El Salvador targets smugglers who transport children
| METAPAN, EL SALVADOR
Edgar Garcia thinks the United States is a big city in El Salvador. His mom and dad are in the US, and he misses them.
The parents, too, want to be reunited, but are fearful of leaving the US and being unable to return. So last July they asked Edgar's grandmother to put the 7-year-old and his brother, Daniel, who wasn't yet two, in the care of total strangers who could bring them north.
Edgar says he took good care of his brother on the trip, comforting him when he was scared. "I told him not to cry, and that soon we would be with Mommy and Daddy," says Edgar.

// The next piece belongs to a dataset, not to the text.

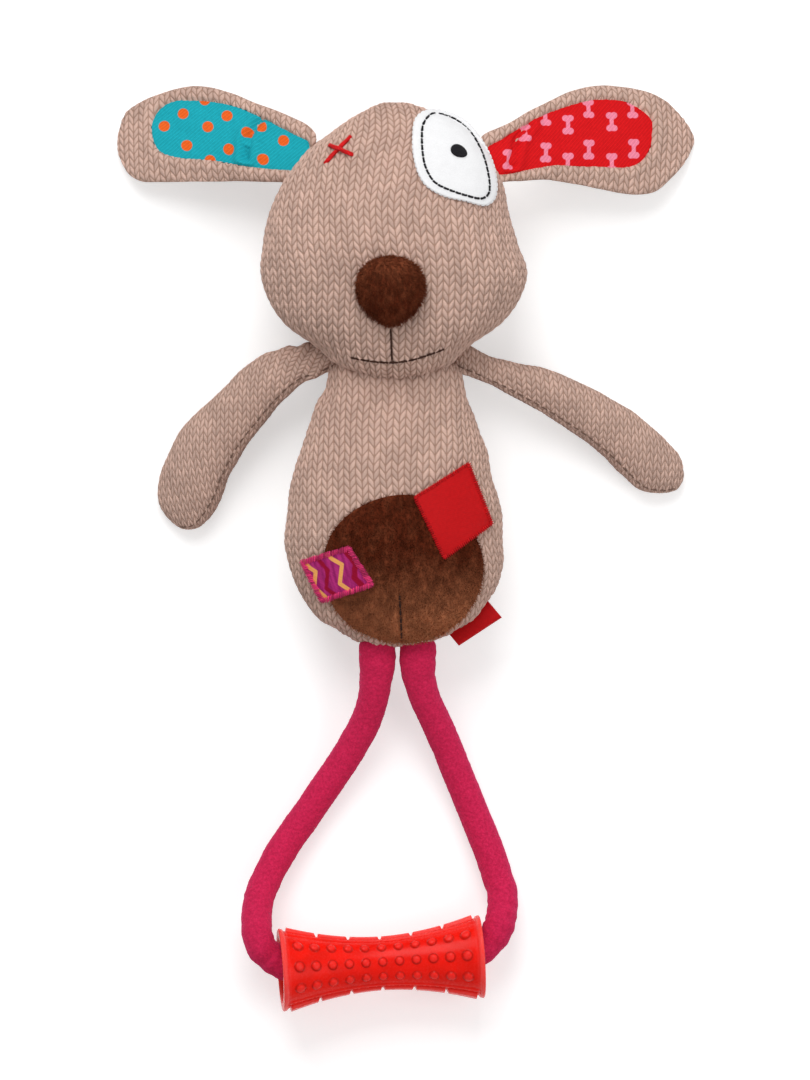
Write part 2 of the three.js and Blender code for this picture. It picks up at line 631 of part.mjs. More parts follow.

The boys are two of the tiniest and most vulnerable members of El Salvador's growing wave of undocumented child emigrants. In the past year, Salvadoran authorities apprehended some 175 minors - including the Garcia brothers, who hadn't even made it across the Guatemalan border - trying to join parents who have emigrated to the US. Most of the children were found in the care of smugglers called "coyotes," who are paid $5,000 to $10,000 to transport the children hundreds of miles.
The use of coyotes to smuggle kids sans parents is a relatively new phenomenon. "In the past, it was a revolving door - parents would come to the States and then go back out again to bring their kids back with them," says Oscar Lujan, deputy district director for Latin America and the Caribbean for the Immigration and Naturalization Service (INS).
But as the US tightens its borders, and encourages its southern neighbors to do the same, parents are afraid to attempt the trip home and back. So more are hiring coyotes to help their children make the long and dangerous journey. But as many children suffer and even die at the hands of the coyotes, government officials are stepping up their response.
"The relatives turn these kids over to coyotes as if they were animals," says Santos Juarez, a lawyer in El Salvador's attorney general's office. "We are looking to defend the best interest of the kids, but there is a legal void here because we cannot prosecute the people who turn their kids over to the coyotes. That's why we are fighting for this legislation."
The legislation that the attorney general's office may propose would bring sanctions such as fines or jail time against the relative who turns the minors over to coyotes.
Even though Daniel and Edgar made it back to their grandmother's house safely, others haven't been so fortunate. Coyotes have been known to abandon the children they are transporting when they fear authorities are hot on their trail; to deprive children of food or water so they won't ask to go to the bathroom; and to physically and sexually abuse them. Some children have died along the way.
Pamela Ponce, Edgar and Daniel's grandmother, says the decision to give her grandchildren to coyotes wasn't easy. "I couldn't eat or sleep in the days that they were gone," says Mrs. Ponce. "They went off with strangers, and strangers aren't going to give them the care that a grandmother does. But it was their parents' dream to have their kids with them, and I couldn't refuse them. They are their parents, and they wanted the best for them," she says, crying.
Migrant advocates say the relatives often have no say in the matter. What's more, they argue, the attorney general's proposal could put behind bars the only caregivers the children have left in El Salvador.
"If there was a real interest on the part of the government for these children's well being, they'd do something so that parents don't have to entrust children to coyotes in the first place," says Jesus Aguilar, director of the Salvadoran migrant-advocacy group, Carecen. "If we want to confront this problem, we need to negotiate with the US government to find legal alternatives to facilitate family reunification."
Just last month, in light of a number of high-profile apprehensions, foreign-ministry officials asked the US to speed up the family reunification process for Salvadorans living in the US. But Aguilar says that just speeding up the process is not enough; they want the programs expanded.
Only those immigrants with legal US residency are eligible for family-reunification programs, which allow them to bring their children to the US. Hundreds of thousands of Salvadorans live and work legally in the US - under the Nicaraguan Adjustment and Central American Relief Act (NACARA) or Temporary Protection Status (TPS) programs - but don't have residency and thus aren't entitled to family reunification processes.
Aguilar says that the best solution to the problem would be for the Salvadoran government to negotiate with the US so that those with NACARA or TPS status can also apply for family-reunification programs.
Daniel sometimes still gets scared at night and yells to his grandmother that the bus is coming to take him away. When Edgar talks on the phone to his father, he begs him to come home. His father has been in the US for two years, his mother for one. "It is a sad thing to live far away from your parents," Edgar says, playing with a teddy bear his father sent him. "My dad tells me that he wants to send for me again, but I don't want to go anymore, because I'm scared."